A massive blind spot in Atlassian's native backup is the exclusion of third-party marketplace apps. For many teams, critical business logic lives in apps like Xray, Tempo, or ScriptRunner. Revyz extends its protection envelope to capture and restore data from these essential third-party vendors.
Data sovereignty in the modern cloud era cannot be purchased as an out-of-the-box feature; it must be continuously architected and fiercely defended. Relying solely on your cloud provider to govern, backup, and retain your data is a violation of fundamental risk management principles. By adopting a unified governance platform like Revyz, organizations can enjoy the collaborative velocity of Atlassian Cloud while retaining absolute, sovereign control over their most critical digital assets.
Q: What is the difference between data residency and data localization?
A: Data residency refers to the geographic or physical location where an organization's data is stored and processed. Data localization is a strict legal mandate that requires specific classifications of data to be stored locally and explicitly forbids it from crossing international borders.
Q: Does Atlassian's native backup solution keep my data in my chosen geographic region?
A: No. Atlassian's Backup and Restore tool explicitly does not support data residency. Backups created using the native tool are not pinned to your chosen region and are instead stored dynamically in Atlassian-owned AWS storage.

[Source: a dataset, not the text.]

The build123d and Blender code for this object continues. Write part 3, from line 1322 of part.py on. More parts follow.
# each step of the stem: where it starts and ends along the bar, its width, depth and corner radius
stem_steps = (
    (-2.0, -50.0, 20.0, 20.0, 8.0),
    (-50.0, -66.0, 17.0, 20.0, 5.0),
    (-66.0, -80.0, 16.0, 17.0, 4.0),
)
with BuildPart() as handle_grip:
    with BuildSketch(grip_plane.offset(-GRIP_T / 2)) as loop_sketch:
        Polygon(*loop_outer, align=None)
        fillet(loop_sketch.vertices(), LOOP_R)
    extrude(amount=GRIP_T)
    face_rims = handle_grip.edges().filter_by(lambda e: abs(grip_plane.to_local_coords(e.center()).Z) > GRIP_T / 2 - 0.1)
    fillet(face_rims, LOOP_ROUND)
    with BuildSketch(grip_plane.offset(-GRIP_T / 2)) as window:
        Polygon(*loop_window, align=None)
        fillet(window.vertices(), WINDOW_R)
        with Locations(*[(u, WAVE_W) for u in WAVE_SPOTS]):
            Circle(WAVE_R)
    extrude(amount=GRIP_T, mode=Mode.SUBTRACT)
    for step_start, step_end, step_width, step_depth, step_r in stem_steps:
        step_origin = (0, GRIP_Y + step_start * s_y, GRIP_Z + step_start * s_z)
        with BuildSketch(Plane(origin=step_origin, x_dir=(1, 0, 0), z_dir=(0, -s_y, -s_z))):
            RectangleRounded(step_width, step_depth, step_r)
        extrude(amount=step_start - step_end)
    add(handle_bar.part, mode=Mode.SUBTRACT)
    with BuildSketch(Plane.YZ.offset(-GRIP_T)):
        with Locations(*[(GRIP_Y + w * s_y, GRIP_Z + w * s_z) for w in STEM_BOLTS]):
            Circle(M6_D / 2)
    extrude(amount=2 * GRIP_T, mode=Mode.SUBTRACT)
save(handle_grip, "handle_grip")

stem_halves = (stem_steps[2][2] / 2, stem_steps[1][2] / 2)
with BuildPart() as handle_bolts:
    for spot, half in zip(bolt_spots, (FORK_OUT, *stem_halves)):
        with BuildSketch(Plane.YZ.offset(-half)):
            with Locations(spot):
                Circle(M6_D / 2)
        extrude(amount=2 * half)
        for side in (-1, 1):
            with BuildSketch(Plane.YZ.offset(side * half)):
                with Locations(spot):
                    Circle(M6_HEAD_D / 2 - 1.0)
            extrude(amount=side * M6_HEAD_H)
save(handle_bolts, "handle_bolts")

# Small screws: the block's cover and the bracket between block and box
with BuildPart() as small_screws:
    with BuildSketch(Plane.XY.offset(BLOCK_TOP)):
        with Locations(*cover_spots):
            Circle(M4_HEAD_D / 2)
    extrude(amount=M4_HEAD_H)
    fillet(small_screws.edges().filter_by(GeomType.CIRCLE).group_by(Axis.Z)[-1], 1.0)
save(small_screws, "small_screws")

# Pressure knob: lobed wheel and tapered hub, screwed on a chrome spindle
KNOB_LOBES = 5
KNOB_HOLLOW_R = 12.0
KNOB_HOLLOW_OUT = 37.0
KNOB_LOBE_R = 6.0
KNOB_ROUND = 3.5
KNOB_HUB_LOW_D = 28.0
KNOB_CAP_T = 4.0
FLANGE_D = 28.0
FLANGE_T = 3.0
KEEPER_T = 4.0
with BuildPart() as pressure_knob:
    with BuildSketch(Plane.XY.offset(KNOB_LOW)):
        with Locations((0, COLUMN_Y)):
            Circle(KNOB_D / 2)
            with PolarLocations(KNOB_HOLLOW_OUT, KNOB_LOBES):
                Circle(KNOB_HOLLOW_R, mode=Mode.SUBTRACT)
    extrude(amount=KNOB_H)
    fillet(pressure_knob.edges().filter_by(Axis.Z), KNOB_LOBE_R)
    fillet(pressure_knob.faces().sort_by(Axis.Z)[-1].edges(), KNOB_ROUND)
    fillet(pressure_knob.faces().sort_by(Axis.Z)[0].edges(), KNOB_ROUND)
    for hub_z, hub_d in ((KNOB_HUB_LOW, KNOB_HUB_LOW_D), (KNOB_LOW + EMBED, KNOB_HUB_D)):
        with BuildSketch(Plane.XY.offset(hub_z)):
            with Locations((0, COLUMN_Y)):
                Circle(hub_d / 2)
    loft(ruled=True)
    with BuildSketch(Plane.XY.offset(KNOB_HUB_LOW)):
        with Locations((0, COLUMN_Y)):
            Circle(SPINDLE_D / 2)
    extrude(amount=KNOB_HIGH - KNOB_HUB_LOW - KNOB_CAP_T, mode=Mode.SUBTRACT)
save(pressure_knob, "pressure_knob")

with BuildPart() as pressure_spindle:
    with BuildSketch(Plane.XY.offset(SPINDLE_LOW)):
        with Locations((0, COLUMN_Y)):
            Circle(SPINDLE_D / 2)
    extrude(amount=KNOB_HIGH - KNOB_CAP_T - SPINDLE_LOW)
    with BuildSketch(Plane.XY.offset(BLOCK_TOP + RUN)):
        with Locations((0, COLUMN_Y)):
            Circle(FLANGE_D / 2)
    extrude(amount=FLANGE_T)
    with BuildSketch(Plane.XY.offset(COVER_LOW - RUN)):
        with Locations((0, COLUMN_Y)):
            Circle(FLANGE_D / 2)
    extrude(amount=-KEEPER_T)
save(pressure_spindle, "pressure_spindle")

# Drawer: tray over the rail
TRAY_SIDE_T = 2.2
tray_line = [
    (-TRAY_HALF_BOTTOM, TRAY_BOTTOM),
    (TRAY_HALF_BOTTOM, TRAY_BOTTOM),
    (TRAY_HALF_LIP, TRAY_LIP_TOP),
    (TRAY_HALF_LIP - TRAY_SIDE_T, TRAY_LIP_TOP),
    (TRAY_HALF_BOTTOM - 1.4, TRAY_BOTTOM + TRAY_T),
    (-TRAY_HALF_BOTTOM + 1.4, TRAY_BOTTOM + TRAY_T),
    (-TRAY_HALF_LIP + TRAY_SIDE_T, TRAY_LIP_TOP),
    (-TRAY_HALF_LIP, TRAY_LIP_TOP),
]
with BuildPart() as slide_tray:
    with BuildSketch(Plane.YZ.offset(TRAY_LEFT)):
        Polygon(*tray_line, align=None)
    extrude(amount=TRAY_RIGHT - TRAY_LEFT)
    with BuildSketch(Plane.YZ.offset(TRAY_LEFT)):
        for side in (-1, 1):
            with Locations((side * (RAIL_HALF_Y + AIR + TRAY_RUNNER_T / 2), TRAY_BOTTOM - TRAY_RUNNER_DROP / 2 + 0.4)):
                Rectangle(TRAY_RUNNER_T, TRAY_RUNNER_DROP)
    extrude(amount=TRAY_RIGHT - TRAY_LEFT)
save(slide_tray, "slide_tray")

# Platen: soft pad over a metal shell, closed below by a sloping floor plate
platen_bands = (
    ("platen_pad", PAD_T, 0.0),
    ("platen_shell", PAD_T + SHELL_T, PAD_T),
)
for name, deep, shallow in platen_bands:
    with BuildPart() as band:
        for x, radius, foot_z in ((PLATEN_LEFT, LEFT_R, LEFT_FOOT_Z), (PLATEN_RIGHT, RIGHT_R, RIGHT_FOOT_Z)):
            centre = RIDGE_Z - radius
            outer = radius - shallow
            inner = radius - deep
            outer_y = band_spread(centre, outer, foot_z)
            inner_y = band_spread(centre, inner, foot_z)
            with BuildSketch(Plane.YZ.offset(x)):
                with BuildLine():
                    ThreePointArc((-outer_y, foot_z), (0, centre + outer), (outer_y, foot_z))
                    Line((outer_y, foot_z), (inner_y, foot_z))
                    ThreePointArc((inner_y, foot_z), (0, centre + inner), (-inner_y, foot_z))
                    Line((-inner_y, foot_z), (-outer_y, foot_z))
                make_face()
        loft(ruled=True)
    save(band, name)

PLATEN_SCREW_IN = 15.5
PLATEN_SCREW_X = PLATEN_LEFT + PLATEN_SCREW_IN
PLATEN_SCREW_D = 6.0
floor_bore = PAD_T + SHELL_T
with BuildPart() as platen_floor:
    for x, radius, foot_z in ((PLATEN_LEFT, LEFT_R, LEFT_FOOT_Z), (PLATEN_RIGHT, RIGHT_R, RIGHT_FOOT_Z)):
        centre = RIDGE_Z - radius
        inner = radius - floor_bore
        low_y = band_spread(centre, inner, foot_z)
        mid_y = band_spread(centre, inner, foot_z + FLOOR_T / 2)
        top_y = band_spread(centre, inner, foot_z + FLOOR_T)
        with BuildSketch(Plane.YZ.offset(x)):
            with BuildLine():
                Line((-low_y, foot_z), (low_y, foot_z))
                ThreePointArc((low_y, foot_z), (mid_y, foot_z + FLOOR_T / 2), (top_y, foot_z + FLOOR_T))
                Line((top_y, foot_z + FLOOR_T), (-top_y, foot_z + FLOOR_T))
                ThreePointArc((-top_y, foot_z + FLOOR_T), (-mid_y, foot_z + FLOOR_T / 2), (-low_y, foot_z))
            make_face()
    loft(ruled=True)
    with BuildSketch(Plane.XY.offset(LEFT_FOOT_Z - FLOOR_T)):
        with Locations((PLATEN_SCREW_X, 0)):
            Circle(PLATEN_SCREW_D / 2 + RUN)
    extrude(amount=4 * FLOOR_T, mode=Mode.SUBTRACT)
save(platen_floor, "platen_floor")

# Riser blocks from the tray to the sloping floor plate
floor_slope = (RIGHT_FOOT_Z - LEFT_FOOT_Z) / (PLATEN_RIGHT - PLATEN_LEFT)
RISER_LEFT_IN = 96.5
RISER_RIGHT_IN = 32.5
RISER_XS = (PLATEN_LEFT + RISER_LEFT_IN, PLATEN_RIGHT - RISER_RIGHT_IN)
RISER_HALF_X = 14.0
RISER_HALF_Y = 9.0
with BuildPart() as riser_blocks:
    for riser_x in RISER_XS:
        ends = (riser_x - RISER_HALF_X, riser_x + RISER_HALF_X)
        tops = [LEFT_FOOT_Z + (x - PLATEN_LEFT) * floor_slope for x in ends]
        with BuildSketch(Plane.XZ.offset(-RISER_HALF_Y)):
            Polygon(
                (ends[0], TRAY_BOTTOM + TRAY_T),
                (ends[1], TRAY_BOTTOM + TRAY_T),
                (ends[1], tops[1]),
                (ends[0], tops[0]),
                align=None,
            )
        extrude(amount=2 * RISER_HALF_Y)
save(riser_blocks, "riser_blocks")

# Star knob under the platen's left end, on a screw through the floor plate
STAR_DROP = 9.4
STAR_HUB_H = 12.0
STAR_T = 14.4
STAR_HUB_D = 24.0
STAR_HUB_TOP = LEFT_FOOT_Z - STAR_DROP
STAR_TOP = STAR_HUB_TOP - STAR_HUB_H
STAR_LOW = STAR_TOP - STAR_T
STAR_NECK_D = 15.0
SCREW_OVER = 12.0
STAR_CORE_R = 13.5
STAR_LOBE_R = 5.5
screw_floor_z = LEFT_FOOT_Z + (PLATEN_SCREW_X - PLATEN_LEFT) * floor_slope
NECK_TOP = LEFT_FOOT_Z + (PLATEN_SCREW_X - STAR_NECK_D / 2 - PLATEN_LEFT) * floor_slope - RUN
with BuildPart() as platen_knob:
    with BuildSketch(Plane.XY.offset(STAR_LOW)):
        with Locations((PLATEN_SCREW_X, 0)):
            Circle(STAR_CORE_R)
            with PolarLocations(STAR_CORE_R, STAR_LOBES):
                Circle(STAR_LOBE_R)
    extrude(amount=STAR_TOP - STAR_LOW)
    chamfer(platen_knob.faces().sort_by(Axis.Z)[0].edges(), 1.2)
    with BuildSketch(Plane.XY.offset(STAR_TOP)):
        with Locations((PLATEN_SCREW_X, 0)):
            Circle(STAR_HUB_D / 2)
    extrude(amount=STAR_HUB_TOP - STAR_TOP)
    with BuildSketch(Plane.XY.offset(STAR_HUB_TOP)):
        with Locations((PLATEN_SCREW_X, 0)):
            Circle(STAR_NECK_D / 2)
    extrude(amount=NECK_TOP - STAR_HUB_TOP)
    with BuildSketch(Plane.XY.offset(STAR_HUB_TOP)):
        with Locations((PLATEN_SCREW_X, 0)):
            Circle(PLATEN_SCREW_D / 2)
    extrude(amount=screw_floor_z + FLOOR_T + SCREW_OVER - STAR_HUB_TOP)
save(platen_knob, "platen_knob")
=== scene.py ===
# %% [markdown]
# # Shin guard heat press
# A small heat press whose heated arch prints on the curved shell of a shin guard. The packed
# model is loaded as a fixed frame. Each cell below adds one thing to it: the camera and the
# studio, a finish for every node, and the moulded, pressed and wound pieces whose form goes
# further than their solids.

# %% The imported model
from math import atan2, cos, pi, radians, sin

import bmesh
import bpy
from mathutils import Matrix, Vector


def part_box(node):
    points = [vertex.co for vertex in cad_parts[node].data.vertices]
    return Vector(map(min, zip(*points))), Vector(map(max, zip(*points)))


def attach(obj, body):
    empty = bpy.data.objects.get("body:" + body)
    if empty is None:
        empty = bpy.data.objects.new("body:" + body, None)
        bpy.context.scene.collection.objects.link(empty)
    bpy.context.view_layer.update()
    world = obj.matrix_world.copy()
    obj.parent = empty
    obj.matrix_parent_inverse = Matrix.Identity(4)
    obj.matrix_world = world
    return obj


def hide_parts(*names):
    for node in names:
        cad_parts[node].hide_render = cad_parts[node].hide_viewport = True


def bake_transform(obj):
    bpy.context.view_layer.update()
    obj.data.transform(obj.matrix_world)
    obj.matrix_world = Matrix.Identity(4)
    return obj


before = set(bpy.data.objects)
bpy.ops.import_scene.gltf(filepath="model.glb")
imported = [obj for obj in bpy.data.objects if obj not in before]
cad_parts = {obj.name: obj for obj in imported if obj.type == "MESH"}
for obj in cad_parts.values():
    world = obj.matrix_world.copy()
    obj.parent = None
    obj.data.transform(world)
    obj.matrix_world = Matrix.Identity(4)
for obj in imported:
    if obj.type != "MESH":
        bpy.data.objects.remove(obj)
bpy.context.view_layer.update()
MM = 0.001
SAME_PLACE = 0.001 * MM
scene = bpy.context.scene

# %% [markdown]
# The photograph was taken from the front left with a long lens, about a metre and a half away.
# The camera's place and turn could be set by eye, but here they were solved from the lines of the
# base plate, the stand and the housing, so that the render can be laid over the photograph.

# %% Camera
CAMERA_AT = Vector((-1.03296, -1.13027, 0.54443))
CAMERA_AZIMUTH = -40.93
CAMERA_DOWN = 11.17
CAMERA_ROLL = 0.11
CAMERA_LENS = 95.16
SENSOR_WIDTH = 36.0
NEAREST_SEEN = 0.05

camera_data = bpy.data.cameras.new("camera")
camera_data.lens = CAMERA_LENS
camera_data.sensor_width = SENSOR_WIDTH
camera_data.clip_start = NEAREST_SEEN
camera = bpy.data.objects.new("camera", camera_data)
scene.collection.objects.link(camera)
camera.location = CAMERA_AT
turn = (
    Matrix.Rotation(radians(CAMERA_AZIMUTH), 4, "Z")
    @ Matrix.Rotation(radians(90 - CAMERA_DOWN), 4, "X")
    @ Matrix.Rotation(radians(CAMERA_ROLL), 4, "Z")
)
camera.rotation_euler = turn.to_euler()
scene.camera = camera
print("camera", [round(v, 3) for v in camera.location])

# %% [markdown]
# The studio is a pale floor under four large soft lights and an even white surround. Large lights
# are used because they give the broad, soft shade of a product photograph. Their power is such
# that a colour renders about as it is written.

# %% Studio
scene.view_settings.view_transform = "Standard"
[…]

Q: What is the "Accessibility Gap" in cloud computing?
A: The Accessibility Gap is the operational chasm, or period of latency, between the loss of access to a primary SaaS platform (due to an outage or attack) and the restoration of information availability to business users. Traditional backups do not solve this immediately because they require time-consuming re-hydration of raw data.
Q: How does Revyz help organizations comply with strict data retention laws like the SEC or HIPAA?
A: Atlassian natively purges backup data after 30 days, which violates multi-year retention mandates. Revyz allows for flexible, long-term retention policies, storing data securely so organizations can meet multi-year audit requirements without losing historical context.
Q: Why do regulations like the GDPR and SOC 2 require "human-readable" backup data?
A: The GDPR's Article 15 (Right of Access) requires that data provided to subjects be "intelligible," meaning raw database code is insufficient. Similarly, SOC 2 availability controls require that systems and data be accessible to support SLAs. Relying on machine-readable JSON dumps delays access, whereas human-readable formats (like Revyz's HTML portals) provide immediate, compliant audit evidence.